▶ **Task**
Copy out each line exactly as it appears.

━━━━━━━━━━━━━━━━━━━━

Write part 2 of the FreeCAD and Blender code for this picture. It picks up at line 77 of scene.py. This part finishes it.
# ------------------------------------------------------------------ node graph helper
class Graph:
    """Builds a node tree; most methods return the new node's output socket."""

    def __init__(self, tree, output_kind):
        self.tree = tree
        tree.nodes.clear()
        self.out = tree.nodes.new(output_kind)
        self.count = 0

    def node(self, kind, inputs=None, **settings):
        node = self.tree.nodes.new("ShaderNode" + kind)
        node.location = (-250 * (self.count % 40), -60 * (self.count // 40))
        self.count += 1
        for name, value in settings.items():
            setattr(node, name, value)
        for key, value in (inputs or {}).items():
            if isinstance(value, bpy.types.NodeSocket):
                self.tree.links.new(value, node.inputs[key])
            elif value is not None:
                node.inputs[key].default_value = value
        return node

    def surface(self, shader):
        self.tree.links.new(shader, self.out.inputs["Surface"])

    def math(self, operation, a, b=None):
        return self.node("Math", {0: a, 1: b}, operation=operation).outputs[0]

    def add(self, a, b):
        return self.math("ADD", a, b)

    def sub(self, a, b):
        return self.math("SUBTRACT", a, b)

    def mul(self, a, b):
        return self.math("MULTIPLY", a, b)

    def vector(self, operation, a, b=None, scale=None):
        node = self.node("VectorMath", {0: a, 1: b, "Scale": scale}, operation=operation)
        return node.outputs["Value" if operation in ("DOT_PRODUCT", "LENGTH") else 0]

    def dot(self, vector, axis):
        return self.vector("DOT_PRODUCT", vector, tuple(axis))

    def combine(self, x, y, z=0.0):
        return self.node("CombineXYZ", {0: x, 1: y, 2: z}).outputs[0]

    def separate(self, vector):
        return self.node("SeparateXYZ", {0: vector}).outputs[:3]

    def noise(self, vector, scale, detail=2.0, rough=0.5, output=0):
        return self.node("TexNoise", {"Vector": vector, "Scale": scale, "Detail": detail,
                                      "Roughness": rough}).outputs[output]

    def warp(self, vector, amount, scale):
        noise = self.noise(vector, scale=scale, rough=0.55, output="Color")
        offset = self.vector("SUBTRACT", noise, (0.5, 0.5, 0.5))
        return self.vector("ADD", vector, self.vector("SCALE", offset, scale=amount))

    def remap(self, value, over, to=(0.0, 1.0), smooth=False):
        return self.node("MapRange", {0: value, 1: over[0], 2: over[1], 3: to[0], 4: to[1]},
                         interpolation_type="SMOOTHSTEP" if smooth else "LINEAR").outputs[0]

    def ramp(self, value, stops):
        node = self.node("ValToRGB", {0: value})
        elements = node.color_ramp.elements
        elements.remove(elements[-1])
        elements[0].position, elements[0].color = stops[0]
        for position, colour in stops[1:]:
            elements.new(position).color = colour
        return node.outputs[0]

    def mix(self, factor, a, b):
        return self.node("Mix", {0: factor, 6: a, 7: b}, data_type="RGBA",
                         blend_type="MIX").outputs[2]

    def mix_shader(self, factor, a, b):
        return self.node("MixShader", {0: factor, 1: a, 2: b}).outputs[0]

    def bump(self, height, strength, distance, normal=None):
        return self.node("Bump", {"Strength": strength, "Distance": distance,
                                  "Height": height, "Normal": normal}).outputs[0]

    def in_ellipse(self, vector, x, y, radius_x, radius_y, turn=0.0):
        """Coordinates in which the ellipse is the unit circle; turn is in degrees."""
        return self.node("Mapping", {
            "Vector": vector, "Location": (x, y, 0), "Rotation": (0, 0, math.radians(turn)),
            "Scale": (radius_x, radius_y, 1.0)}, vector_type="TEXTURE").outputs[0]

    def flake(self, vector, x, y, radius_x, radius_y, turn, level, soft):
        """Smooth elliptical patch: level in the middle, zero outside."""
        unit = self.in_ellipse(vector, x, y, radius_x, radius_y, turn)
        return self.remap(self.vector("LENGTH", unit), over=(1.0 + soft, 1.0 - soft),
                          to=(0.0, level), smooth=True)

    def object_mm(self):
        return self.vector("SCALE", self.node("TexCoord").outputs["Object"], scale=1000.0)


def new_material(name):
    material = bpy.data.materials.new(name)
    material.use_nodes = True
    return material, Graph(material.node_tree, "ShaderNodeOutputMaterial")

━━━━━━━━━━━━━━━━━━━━

▶ **In response**
Write part 2 of the FreeCAD and Blender code for this picture. It picks up at line 77 of scene.py. This part finishes it.
# ------------------------------------------------------------------ node graph helper
class Graph:
    """Builds a node tree; most methods return the new node's output socket."""

    def __init__(self, tree, output_kind):
        self.tree = tree
        tree.nodes.clear()
        self.out = tree.nodes.new(output_kind)
        self.count = 0

    def node(self, kind, inputs=None, **settings):
        node = self.tree.nodes.new("ShaderNode" + kind)
        node.location = (-250 * (self.count % 40), -60 * (self.count // 40))
        self.count += 1
        for name, value in settings.items():
            setattr(node, name, value)
        for key, value in (inputs or {}).items():
            if isinstance(value, bpy.types.NodeSocket):
                self.tree.links.new(value, node.inputs[key])
            elif value is not None:
                node.inputs[key].default_value = value
        return node

    def surface(self, shader):
        self.tree.links.new(shader, self.out.inputs["Surface"])

    def math(self, operation, a, b=None):
        return self.node("Math", {0: a, 1: b}, operation=operation).outputs[0]

    def add(self, a, b):
        return self.math("ADD", a, b)

    def sub(self, a, b):
        return self.math("SUBTRACT", a, b)

    def mul(self, a, b):
        return self.math("MULTIPLY", a, b)

    def vector(self, operation, a, b=None, scale=None):
        node = self.node("VectorMath", {0: a, 1: b, "Scale": scale}, operation=operation)
        return node.outputs["Value" if operation in ("DOT_PRODUCT", "LENGTH") else 0]

    def dot(self, vector, axis):
        return self.vector("DOT_PRODUCT", vector, tuple(axis))

    def combine(self, x, y, z=0.0):
        return self.node("CombineXYZ", {0: x, 1: y, 2: z}).outputs[0]

    def separate(self, vector):
        return self.node("SeparateXYZ", {0: vector}).outputs[:3]

    def noise(self, vector, scale, detail=2.0, rough=0.5, output=0):
        return self.node("TexNoise", {"Vector": vector, "Scale": scale, "Detail": detail,
                                      "Roughness": rough}).outputs[output]

    def warp(self, vector, amount, scale):
        noise = self.noise(vector, scale=scale, rough=0.55, output="Color")
        offset = self.vector("SUBTRACT", noise, (0.5, 0.5, 0.5))
        return self.vector("ADD", vector, self.vector("SCALE", offset, scale=amount))

    def remap(self, value, over, to=(0.0, 1.0), smooth=False):
        return self.node("MapRange", {0: value, 1: over[0], 2: over[1], 3: to[0], 4: to[1]},
                         interpolation_type="SMOOTHSTEP" if smooth else "LINEAR").outputs[0]

    def ramp(self, value, stops):
        node = self.node("ValToRGB", {0: value})
        elements = node.color_ramp.elements
        elements.remove(elements[-1])
        elements[0].position, elements[0].color = stops[0]
        for position, colour in stops[1:]:
            elements.new(position).color = colour
        return node.outputs[0]

    def mix(self, factor, a, b):
        return self.node("Mix", {0: factor, 6: a, 7: b}, data_type="RGBA",
                         blend_type="MIX").outputs[2]

    def mix_shader(self, factor, a, b):
        return self.node("MixShader", {0: factor, 1: a, 2: b}).outputs[0]

    def bump(self, height, strength, distance, normal=None):
        return self.node("Bump", {"Strength": strength, "Distance": distance,
                                  "Height": height, "Normal": normal}).outputs[0]

    def in_ellipse(self, vector, x, y, radius_x, radius_y, turn=0.0):
        """Coordinates in which the ellipse is the unit circle; turn is in degrees."""
        return self.node("Mapping", {
            "Vector": vector, "Location": (x, y, 0), "Rotation": (0, 0, math.radians(turn)),
            "Scale": (radius_x, radius_y, 1.0)}, vector_type="TEXTURE").outputs[0]

    def flake(self, vector, x, y, radius_x, radius_y, turn, level, soft):
        """Smooth elliptical patch: level in the middle, zero outside."""
        unit = self.in_ellipse(vector, x, y, radius_x, radius_y, turn)
        return self.remap(self.vector("LENGTH", unit), over=(1.0 + soft, 1.0 - soft),
                          to=(0.0, level), smooth=True)

    def object_mm(self):
        return self.vector("SCALE", self.node("TexCoord").outputs["Object"], scale=1000.0)


def new_material(name):
    material = bpy.data.materials.new(name)
    material.use_nodes = True
    return material, Graph(material.node_tree, "ShaderNodeOutputMaterial")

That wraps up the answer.